I would say the value of each patent is about negative $50,000.00.
Before laying out my rational, let me say that I am not addressing the issue of whether patents are right or wrong, good or evil, ethical or unethical. There are plenty of people who have already written about that topic.
And I’m not addressing the issue of whether or not a startup should patent its technology: that’s up to the startup.
Lastly, I am not a lawyer, and this is not legal advice.

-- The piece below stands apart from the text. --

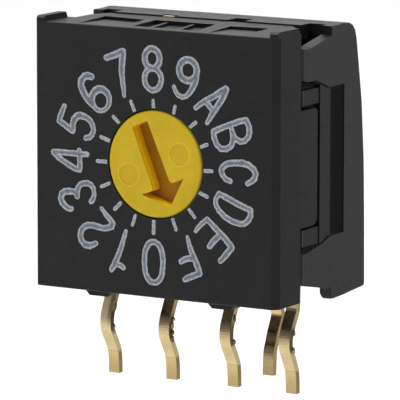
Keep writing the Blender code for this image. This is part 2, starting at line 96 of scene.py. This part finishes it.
class Nodes:
    """A material's node tree, with short calls for the nodes used here."""

    def __init__(self, name):
        self.material = bpy.data.materials.new(name)
        self.material.use_nodes = True
        self.tree = self.material.node_tree
        self.shader = self.tree.nodes["Principled BSDF"]

    def add(self, kind, **values):
        node = self.tree.nodes.new(kind)
        for key, value in values.items():
            if key in node.inputs:
                node.inputs[key].default_value = value
            else:
                setattr(node, key, value)
        return node

    def link(self, out, into):
        self.tree.links.new(out, into)

    def place(self):
        """Where a point lies, in millimetres."""
        coord = self.add("ShaderNodeTexCoord")
        scale = self.add("ShaderNodeVectorMath", operation="SCALE")
        scale.inputs["Scale"].default_value = 1000.0
        self.link(coord.outputs["Object"], scale.inputs[0])
        return scale.outputs[0]

    def noise(self, where, scale, detail=3.0, rough=0.55):
        node = self.add("ShaderNodeTexNoise", Scale=scale, Detail=detail, Roughness=rough)
        self.link(where, node.inputs["Vector"])
        return node.outputs["Fac"]

    def ramp(self, value, stops, smooth="EASE"):
        node = self.add("ShaderNodeValToRGB")
        node.color_ramp.interpolation = smooth
        while len(node.color_ramp.elements) < len(stops):
            node.color_ramp.elements.new(0.5)
        for element, (at, colour) in zip(node.color_ramp.elements, stops):
            element.position = at
            element.color = (*colour, 1.0) if len(colour) == 3 else colour
        self.link(value, node.inputs["Fac"])
        return node.outputs["Color"]

    def spread(self, value, low, high, a, b):
        node = self.add("ShaderNodeMapRange")
        for key, number in (("From Min", low), ("From Max", high), ("To Min", a), ("To Max", b)):
            node.inputs[key].default_value = number
        self.link(value, node.inputs["Value"])
        return node.outputs["Result"]

    def mix(self, fac, a, b, blend="MIX"):
        node = self.add("ShaderNodeMix", data_type="RGBA", blend_type=blend)
        for value, socket in ((fac, node.inputs[0]), (a, node.inputs[6]), (b, node.inputs[7])):
            if isinstance(value, (int, float, tuple)):
                socket.default_value = value if not isinstance(value, tuple) else (*value, 1.0)
            else:
                self.link(value, socket)
        return node.outputs[2]

    def math(self, operation, a, b=0.0):
        node = self.add("ShaderNodeMath", operation=operation)
        for value, socket in ((a, node.inputs[0]), (b, node.inputs[1])):
            if isinstance(value, (int, float)):
                socket.default_value = value
            else:
                self.link(value, socket)
        return node.outputs[0]

    def bump(self, height, distance_mm, strength=1.0):
        node = self.add("ShaderNodeBump", Strength=strength, Distance=distance_mm * MM)
        self.link(height, node.inputs["Height"])
        self.link(node.outputs["Normal"], self.shader.inputs["Normal"])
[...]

If you have questions, you should probably call yours.
There are four issues at work here, one of which I have experienced personally, two are public knowledge, and the forth is so rare that I don’t even have a concrete example.
Reason one, I’ll call “the Kenamea patent” problem, which refers to a patent I coauthored as the CTO of Kenamea, and which was filed in 2001. The patent covers much of the stuff we take for granted today – real-time web, pub/sub into browsers, and Comet/AJAX. But we started just at the end of the Dot-com bubble, and even though we had a groundbreaking technology (as opposed to FedExing cat litter to Hawaii), the company did poorly (perhaps deserving of another blog post), and one of the assets that was sold off was the patent. I don’t know who bought the patent, and I can’t tell you how much it sold for, but I can tell you that it didn’t fetch anywhere near the amount of money I think it is worth (although I am biased). The reason is because it would take millions of dollars and many years to prosecute all the internet giants and lilliputians who are violating it. So perhaps a patent troll bought it to prosecute at some point in time, or an internet giant bought it to legitimize its use. The value of the patent at the time Kenamea was funded? Zero.

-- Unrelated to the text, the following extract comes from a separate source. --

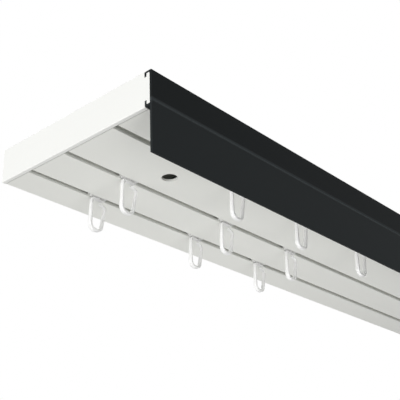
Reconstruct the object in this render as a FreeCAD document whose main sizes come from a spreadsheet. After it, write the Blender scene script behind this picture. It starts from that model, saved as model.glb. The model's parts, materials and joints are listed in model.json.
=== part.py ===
import FreeCAD, Part
import math
import os

import Sketcher

# Three-run ceiling curtain track with a clip-on fascia, in millimetres.
# X runs along the track, Y across it from the fascia to the back edge, Z is up.
# The origin is the centre of the face that lies against the ceiling.

# Every driving size of the product, one named value each.
SIZES = {
    # the extruded track
    "track_length": 1200.0,
    "track_width": 126.0,
    "track_height": 22.0,
    "bottom_skin": 1.5,
    "top_skin": 1.3,
    "web": 1.2,
    "back_round": 0.8,
    "slot_round": 0.3,
    # the three runs: the outer two from the edges, the second past the middle of them
    "run_1_from_front": 29.0,
    "run_2_past_middle": 4.5,
    "run_3_from_back": 24.0,
    "slot_width": 4.0,
    "channel_width": 10.0,
    "channel_height": 8.0,
    # the holes that the ceiling screws go through, past the middle of the first two runs
    "screw_line_past_middle": 0.5,
    "outer_screw_from_end": 68.0,
    "access_hole": 10.0,
    "screw_hole": 5.0,
    # the fascia and the two hooked legs that grip the clip rail
    "fascia_height": 50.0,
    "fascia_thickness": 1.5,
    "ceiling_gap": 0.25,
    "line_from_top": 18.4,
    "line_width": 2.0,
    "line_depth": 0.5,
    "clip_wall": 1.2,
    "clip_reach": 3.6,
    "upper_tip": 3.3,
    "lower_tip": 3.7,
    "clip_gap": 0.15,
    "clip_shoulder": 1.1,
    "clip_fillet": 0.6,
    "rail_round": 0.8,
    "fascia_edge": 0.4,
    # the end caps and the hollow plugs that hold them in the chambers
    "cap_thickness": 2.9,
    "cap_round": 0.6,
    "cap_seam": 0.3,
    "plug_length": 8.0,
    "plug_wall": 1.2,
    "plug_gap": 0.15,
    # the runner that slides in a channel
    "foot_length": 14.0,
    "foot_width": 9.0,
    "foot_thickness": 1.6,
    "foot_corner": 2.0,
    "foot_chamfer": 0.35,
    "keel_length": 11.8,
    "keel_width": 3.6,
    "keel_recess": 0.3,
    "running_gap": 0.1,
    # the hook that turns in the runner
    "stem_width": 2.2,
    "turning_gap": 0.07,
    "head_width": 4.4,
    "head_depth": 1.7,
    "head_rim": 0.5,
    "head_taper": 0.9,
    "head_tip": 1.8,
    "head_gap": 0.1,
    "hook_gap": 0.4,
    # the hook's loop, by the corners of its outer edge and its wall at each of them
    "bridge_reach": 4.2,
    "bridge_wall": 1.2,
    "arm_top": 6.3,
    "arm_bend": 1.9,
    "arm_foot": 7.7,
    "heel_rise": 0.6,
    "heel_bend": 4.8,
    "heel_wall": 1.8,
    "nose_offset": 2.4,
    "nose_depth": 23.6,
    "nose_bend": 4.2,
    "nose_wall": 1.4,
    "shoulder_offset": 6.4,
    "shoulder_depth": 5.2,
    "shoulder_bend": 3.0,
    "shoulder_wall": 1.0,
    "tip_offset": 1.4,
    "tip_depth": 3.1,
    "tip_wall": 0.8,
    "bridge_depth": 2.3,
    "loop_depth": 3.0,
    "gusset_width": 2.4,
    "gusset_height": 5.0,
    "gusset_depth": 1.2,
    # where each glider hangs, measured from the near end of the track
    "run_1_first": 107.9,
    "run_1_second": 176.9,
    "run_1_third": 253.9,
    "run_2_first": 53.5,
    "run_2_second": 147.0,
    "run_2_third": 222.3,
    "run_3_first": 57.0,
    "run_3_second": 151.0,
    "run_3_third": 225.0,
}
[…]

The second reason is what I call the “let them eat cake” problem, when big companies knowingly or unknowingly ignore patents by the little guys. If the big guys are unsuccessful in the market with the infringing product, there’s little or no legal damages. If they are successful with the infringing product, they can settle or go to court for damages 5 or 10 years down the road, after they have established market leadership and made billions of dollars. Two public examples of this are the wireless email patent and the 802.11 patent. [David Pollack, who read an early draft of this, reminded me that, “if a large company knowingly infringes on patents, there are nasty things that can happen. Most tech companies stay blind to patents so that they don’t knowingly infringe.”]

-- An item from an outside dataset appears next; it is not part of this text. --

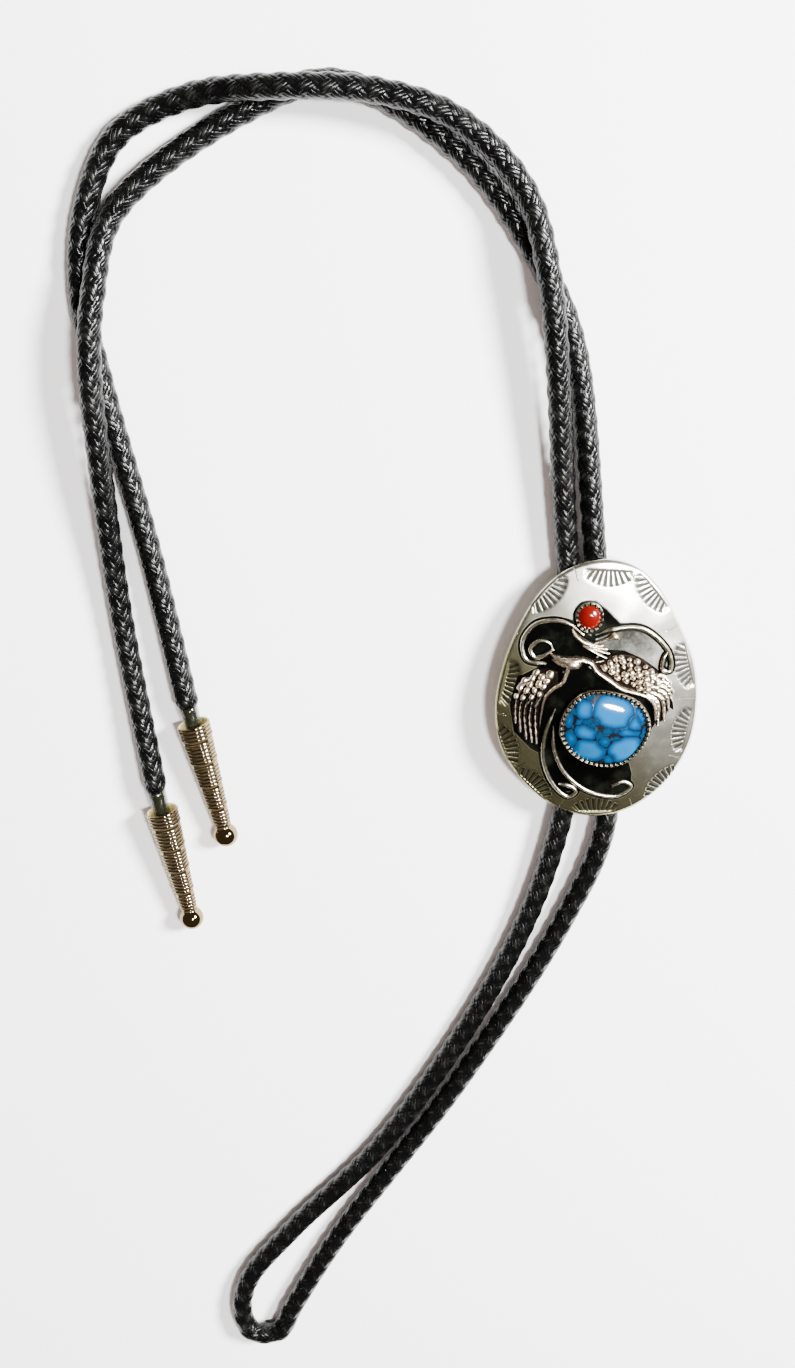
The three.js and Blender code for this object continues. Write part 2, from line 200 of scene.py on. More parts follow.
# ---------------------------------------------------------------- finishes
def braid_heights(graph, turn, along):
    """The braid's two families of laces at a place on the cord: each one's height, in lace heights,
    and its place across the lace. turn is 0 to 1 round the cord and along is in metres."""
    step = along / BRAID_CROSSING
    first = turn * BRAID_LACES - step
    second = turn * BRAID_LACES + step
    across_first = graph.maths("FRACT", first)
    across_second = graph.maths("FRACT", second)
    cell = graph.maths("FLOOR", first) + graph.maths("FLOOR", second)
    odd = graph.maths("PINGPONG", cell, 1.0)
    side = 1.0 - odd * 2.0
    bow_first = graph.maths("SINE", across_second * math.pi) * side
    bow_second = graph.maths("SINE", across_first * math.pi) * side * -1.0
    round_first = graph.maths("SINE", across_first * math.pi) ** 0.6
    round_second = graph.maths("SINE", across_second * math.pi) ** 0.6
    height_first = bow_first * LACE_BOW + round_first
    height_second = bow_second * LACE_BOW + round_second
    return height_first, height_second, across_first, across_second


def leather_finish():
    """Black braided leather, each lace cut in fine strips with a waxed shine."""
    finish = Finish("black_braided_leather", Specular_IOR_Level=0.2)
    g = finish.graph
    x, y, along = g.parts(g.attribute("braid_place", "Vector").socket)
    turn = g.maths("ARCTAN2", y, x) / (2 * math.pi) + 1.0
    first, second, across_first, across_second = braid_heights(g, turn, along)
    top_first = g.maths("GREATER_THAN", first, second)
    across = across_first * top_first + across_second * (1.0 - top_first)
    strips = g.maths("ABSOLUTE", g.maths("SINE", across * (3 * math.pi)))
    grain = finish.noise(2600.0, 4.0, 0.6)
    wear = finish.noise(180.0, 3.0, 0.5)
    edge = g.maths("MAXIMUM", first, second)
    worn = g.ramp(edge * 0.55 + wear * 0.5, 0.95, 1.25) * strips ** 3.0
    finish.drive("Base Color", g.mix(worn, rgb(0.0010, 0.0010, 0.0011), rgb(0.010, 0.010, 0.008)))
    finish.drive("Roughness", g.ramp(grain * 0.5 + wear * 0.5, 0.3, 0.7, 0.15, 0.32))
    finish.bump(strips ** 0.5 + grain * 0.3, 0.0001, 0.9)
    return finish.material


def sleeve_finish():
    """Clear plastic gone olive and a little cloudy."""
    finish = Finish("clear_sleeve", Roughness=0.12, Coat_Weight=0.3)
    g = finish.graph
    cloud = finish.noise(900.0, 3.0, 0.5)
    finish.drive("Base Color", g.mix(cloud, rgb(0.005, 0.006, 0.003), rgb(0.016, 0.017, 0.009)))
    finish.drive("Alpha", g.ramp(cloud, 0.3, 0.75, 0.32, 0.48))
    finish.bump(cloud, 0.0001, 0.5)
    return finish.material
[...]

Issue number three is the “patent bully” problem: any successful startup in an interesting space has a good chance of being bullied by a big company. NewCo sues BigCo for patent infringement, BigCo turns around and sues NewCo for infringing 20 patents, and the result is a costless cross-licensing arrangement. Sun was accused of this by Azul Systems:
“Sun has repeatedly threatened the company with litigation unless Azul granted Sun part ownership of the company, and agreed to pay exorbitant up-front fees and continuing royalties on the sale of Azul products,” Azul said in a statement.
A settlement was eventually reached, but the terms were never disclosed.
Reason four is the “you can’t get blood from a stone problem”: there is very little benefit for one startup to sue another startup over a patent. Even if the patent holder could get the Board to agree to spend the time & money to litigate, the most likely outcome would be that the infringer would have to stop infringing or it would have to pay a royalty on probably non-existant revenue. This is just the the wrong way to launch a successful startup, and most people know this, which is why I can’t cite a concrete example. Better to beat the other company in the market than to sue, because you’ll have to build a strong enough product and company to beat all the other competitors out there anyway. This is not to say that a startup should not defend its intellectual property rights, but rather that there are better ways to go about winning than with knee jerk lawsuits.
Now lets look at where the negative $50,000 comes from: its an estimate of the actual legal cost to prepare the patent added to the opportunity cost of the inventor’s time, who would otherwise be writing software.
The overall lesson learned is that unless a company has the funds and resources to enforce a patent, an investor should probably value an early-stage startup’s patents at a negative $50,000 each.
Go ahead, patent away, or not. You can decide if its right or wrong, or useful or not.
I’m just saying that as an investor, they don’t add any monetary value for me, and can often drain time and money away from the company which should be out building a business.